- Born: 1962 (age 63–64) Auckland
- Occupations: Composer, university lecturer

= Leonie Holmes =

New Zealand composer (born 1962)

Leonie Joyce Holmes (born 1962) is a New Zealand composer and lecturer at the University of Auckland with an interest in music education.

== Early life and education ==
Holmes was born in Auckland in 1962. She began learning piano at age six and attended Pakuranga College. She studied at the University of Auckland from 1981 to 1985, graduating with MMus in composition. Her teachers were Douglas Mews, John Rimmer and John Elmsly.

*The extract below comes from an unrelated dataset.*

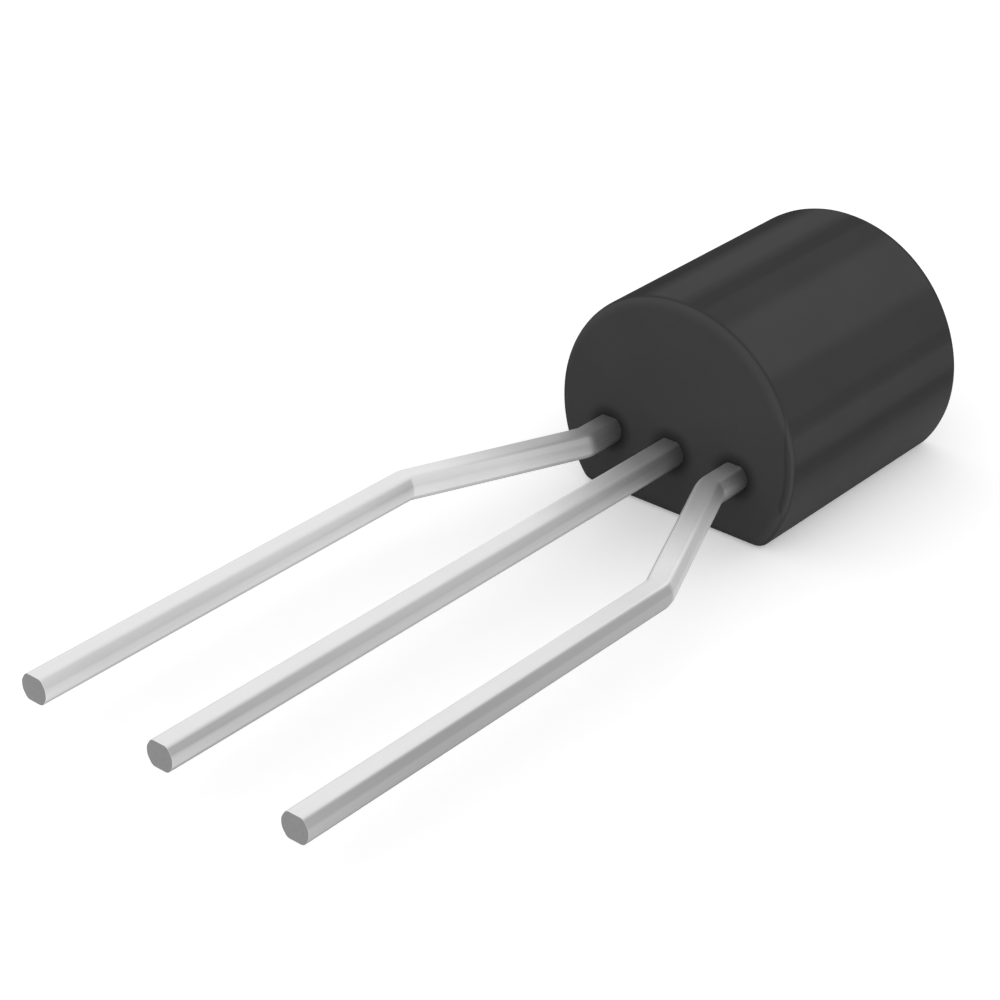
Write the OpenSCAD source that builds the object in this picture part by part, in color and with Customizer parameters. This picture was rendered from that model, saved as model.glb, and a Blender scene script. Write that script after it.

She played the violin in the Auckland Youth Orchestra.

== Career ==
In 1983–1985 Holmes attended the Nelson Young Composers' Workshops and was its first composer-in-residence in 1986. In 1989 she took up a position of Composer-in-Schools working in several Auckland schools. She has been Composer-in-Residence with the Auckland Philharmonia in 1997 and with the Manukau Symphony Orchestra in 2005. In 2001 she received the Philip Neill Memorial Prize in Composition from the University of Otago.

Holmes has an interest in music education and has written for schools and community groups. She writes for orchestras, chamber groups, choirs, solo voice and instruments, and her works have been performed internationally.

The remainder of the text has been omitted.